The new contract represents another counterproductive expenditure to move unhoused people around rather than help them, said Reavy Washington, who works with local activist group Stop the Sweeps, which advocates for alternative policies that allow people to stay in place. Washington is also currently homeless. He thinks the city should use that money to pay homeless people to clean the areas in which they live rather than sweep them.
“Because if the city would invest that money into the encampments and into people’s lives — people live in these communities — if they invest in them they might get more out of them,” Washington said.
Seattle has a long history of sweeping homeless encampments, a practice that it began to document in 2008 with the
introduction of the Multi-Departmental Administrative Rules (MDAR), proscriptive guidance on how sweeps should be conducted.
Officials hold that the sweeps are necessary for the health and safety of homeless and unhoused folks because they allow cleanup of hazardous conditions and offer an opportunity to get people into shelter and housing.
The number of sweeps has been steadily increasing over the past eight years, and most dramatically since Mayor Ed Murray took office.
Opponents of the sweeps argue that the policy does little but move homeless people around, endangering what stability they have, confiscating their belongings and hurting their chances of getting out of homelessness.

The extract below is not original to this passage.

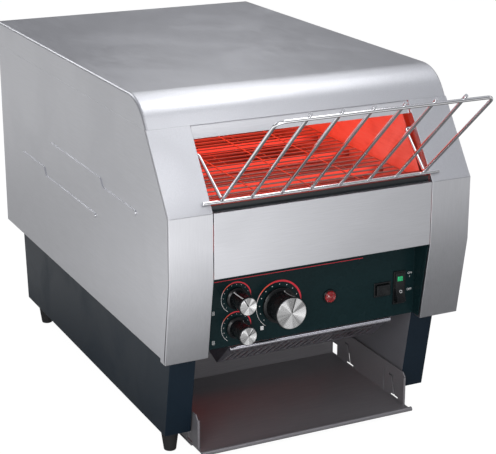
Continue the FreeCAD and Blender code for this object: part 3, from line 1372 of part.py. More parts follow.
gland_outline = [
    ("gland_bore_radius", "-gland_tail"),
    ("gland_neck_radius", "-gland_tail"),
    ("gland_neck_radius", "sheet_gauge"),
    ("gland_radius", "sheet_gauge"),
    ("gland_radius", "sheet_gauge + gland_rise - knob_bevel"),
    ("gland_radius - knob_bevel", "sheet_gauge + gland_rise"),
    ("gland_bore_radius", "sheet_gauge + gland_rise"),
]
keep("cord_gland", turned("cord_gland", gland_outline, "gland_column", "rear_inner_face", "gland_height"))

# Cooling fan behind the chute: frame with a hub plate on spokes, and a bladed rotor
fan_front = "rear_inner_face - fan_depth"
fan_blank = box("fan_blank", ("-fan_size / 2", "fan_size / 2"), (fan_front, "rear_inner_face"),
                ("fan_height - fan_size / 2", "fan_height + fan_size / 2"))
fan_bore = rod("fan_bore", "y", f"{fan_front} - cut_overrun", "rear_inner_face + cut_overrun",
               "fan_bore_radius", ("0", "fan_height"))
fan_ring = cut("fan_ring", fan_blank, fan_bore)
hub_plate = rod("fan_hub_plate", "y", fan_front, f"{fan_front} + fan_spoke_depth", "fan_hub_radius",
                ("0", "fan_height"))
spokes = [box("fan_spoke_across", ("-fan_size / 2", "fan_size / 2"),
              (fan_front, f"{fan_front} + fan_spoke_depth"),
              ("fan_height - fan_spoke_width / 2", "fan_height + fan_spoke_width / 2")),
          box("fan_spoke_up", ("-fan_spoke_width / 2", "fan_spoke_width / 2"),
              (fan_front, f"{fan_front} + fan_spoke_depth"),
              ("fan_height - fan_size / 2", "fan_height + fan_size / 2"))]
pin = rod("fan_pin", "y", fan_front, f"{fan_front} + fan_depth / 2", "fan_pin_radius",
          ("0", "fan_height"))
keep("fan_frame", fuse("fan_frame", fan_ring, hub_plate, *spokes, pin))


def fan_rotor_shape():
    """Hub with a pin bore and flat twisted blades that stay inside the bore of the frame."""
    centre = Vector(0, number(f"{fan_front} + fan_spoke_depth + fan_end_gap"), number("fan_height"))
    length = number("fan_depth - fan_spoke_depth - 2 * fan_end_gap")
    hub = Part.makeCylinder(number("fan_hub_radius"), length, centre, Vector(0, 1, 0))
    tip = number("fan_bore_radius - fan_tip_gap")
    gauge, start = number("fan_blade_gauge"), number("fan_hub_radius") / 2
    bladed = []
    for i in range(FAN_BLADE_COUNT):
        blade = Part.makeBox(gauge, length, tip, Vector(-gauge / 2, -length / 2, start))
        blade.rotate(Vector(0, 0, 0), Vector(0, 0, 1), number("fan_blade_twist"))
        blade.translate(Vector(0, centre.y + length / 2, centre.z))
        blade.rotate(centre, Vector(0, 1, 0), 360 * i / FAN_BLADE_COUNT)
        bladed.append(blade)
    envelope = Part.makeCylinder(tip, length, centre, Vector(0, 1, 0))
    bore = Part.makeCylinder(number("fan_pin_radius + shaft_fit"),
                             number("fan_depth / 2 - fan_spoke_depth + fan_end_gap"),
                             centre - Vector(0, number("fan_end_gap"), 0), Vector(0, 1, 0))
    return hub.fuse(bladed).common(envelope).cut(bore)


keep("fan_rotor", shaped("fan_rotor", fan_rotor_shape()))

# Control board on posts beside the left chamber wall, its parts as shares of its length and height
BOARD_PART_SHARES = (
    ("relay_block", (0.12, 0.34), (0.5, 0.86)),
    ("transformer_block", (0.5, 0.8), (0.16, 0.5)),
)
board = box("board_sheet", ("-wall_outer - board_standoff - board_gauge", "-wall_outer - board_standoff"),
            ("front + board_front", "front + board_front + board_length"),
            ("board_bottom", "board_bottom + board_height"))
board_things = [board]
for i, along in enumerate(("screw_head_radius", "board_length - screw_head_radius")):
    for j, up in enumerate(("screw_head_radius", "board_height - screw_head_radius")):
        board_things.append(rod(f"board_post_{i}_{j}", "x", "-wall_outer - board_standoff", "-wall_outer",
                                "board_post_radius", (f"front + board_front + {along}",
                                                      f"board_bottom + {up}")))
board_back = "-wall_outer - board_standoff - board_gauge"
for name, (low_share, high_share), (foot_share, head_share) in BOARD_PART_SHARES:
    board_things.append(box(name, (f"{board_back} - board_part_depth", board_back),
                            (f"front + board_front + board_length * {low_share}",
                             f"front + board_front + board_length * {high_share}"),
                            (f"board_bottom + board_height * {foot_share}",
                             f"board_bottom + board_height * {head_share}")))
keep("control_board", fuse("control_board", *board_things))

# Screws that hold the rear panel to the folds of the side panels
screws = []
for i, sign in enumerate(("-", "")):
    for j, height in enumerate(SCREW_HEIGHTS):
        place = (f"{sign}screw_column", height)
        screws.append(fuse(f"screw_{i}_{j}",
                           rod(f"screw_head_{i}_{j}", "y", "back", "back + screw_head_rise",
                               "screw_head_radius", place),
                           rod(f"screw_shank_{i}_{j}", "y", "back - screw_length", "back",
                               "screw_radius", place)))
keep("rear_screws", group("rear_screws", *screws))

doc.recompute()

# Check every object and write each sub-part
faults = [thing.Name for thing in doc.Objects
          if "Invalid" in thing.State or "Error" in thing.State]
if faults:
    raise RuntimeError("objects failed: " + ", ".join(faults))
os.makedirs("parts", exist_ok=True)
for name, thing in nodes.items():
    shape = thing.Shape
    if shape.isNull() or not shape.isValid() or not shape.Solids:
        raise RuntimeError("bad shape: " + name)
    shape.exportStep(os.path.join("parts", name + ".step"))
whole = Part.Compound([thing.Shape for thing in nodes.values()]).BoundBox
print(len(nodes), "sub-parts")
print("box", whole.XMin, whole.YMin, whole.ZMin, whole.XMax, whole.YMax, whole.ZMax)
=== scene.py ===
import math

import bmesh
import bpy
from mathutils import Matrix, Vector


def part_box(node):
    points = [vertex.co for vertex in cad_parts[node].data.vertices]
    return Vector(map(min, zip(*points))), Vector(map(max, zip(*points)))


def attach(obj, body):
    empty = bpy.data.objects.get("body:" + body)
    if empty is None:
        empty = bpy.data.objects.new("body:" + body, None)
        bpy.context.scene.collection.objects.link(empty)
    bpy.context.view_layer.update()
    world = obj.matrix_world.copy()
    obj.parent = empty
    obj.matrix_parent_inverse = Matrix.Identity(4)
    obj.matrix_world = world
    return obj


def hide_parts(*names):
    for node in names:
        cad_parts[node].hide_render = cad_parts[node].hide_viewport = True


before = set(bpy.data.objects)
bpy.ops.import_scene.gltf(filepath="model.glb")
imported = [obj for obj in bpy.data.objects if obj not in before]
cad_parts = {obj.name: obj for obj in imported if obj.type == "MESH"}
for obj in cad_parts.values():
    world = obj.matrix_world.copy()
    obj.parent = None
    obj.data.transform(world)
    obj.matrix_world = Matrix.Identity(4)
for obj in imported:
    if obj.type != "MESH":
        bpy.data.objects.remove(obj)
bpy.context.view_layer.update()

# ---------------------------------------------------------------- Camera
# A long lens from the front left and above, turned down and to the right. Its place is in metres, with the
# distance ahead measured from the face of the front panel. Its turns are in degrees.
SENSOR_WIDTH = 36
LENS = 107.5
CAMERA_X = -0.739516
CAMERA_AHEAD = 1.326659
CAMERA_HEIGHT = 0.758809
TURNED_DOWN = 18.0663
TURNED_RIGHT = 25.9528
front_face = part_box("front_panel")[0].y
camera_data = bpy.data.cameras.new("shop_camera")
camera_data.sensor_width = SENSOR_WIDTH
camera_data.lens = LENS
camera = bpy.data.objects.new("shop_camera", camera_data)
camera.location = (CAMERA_X, front_face - CAMERA_AHEAD, CAMERA_HEIGHT)
camera.rotation_euler = (math.radians(90 - TURNED_DOWN), 0, math.radians(-TURNED_RIGHT))
bpy.context.collection.objects.link(camera)
bpy.context.scene.camera = camera
bpy.context.scene.view_settings.view_transform = "Standard"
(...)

Nevertheless, the number of sweeps has been steadily increasing over the past eight years, and most dramatically since Mayor Ed Murray took office. FAS recorded 609 in 2016, double the number of cleanups recorded when he was elected in 2013. These totals could go up in the wake of a revision of the MDARs that took effect in April, expanding the definition of a sweep to include an encampment of any size. Previously, an encampment had to have at least three tents to be recorded.
Real Change, Columbia Legal Services and the Episcopal Diocese of Olympia joined two women experiencing homelessness in a lawsuit filed against the city of Seattle over the sweep policies. That suit is ongoing in federal court.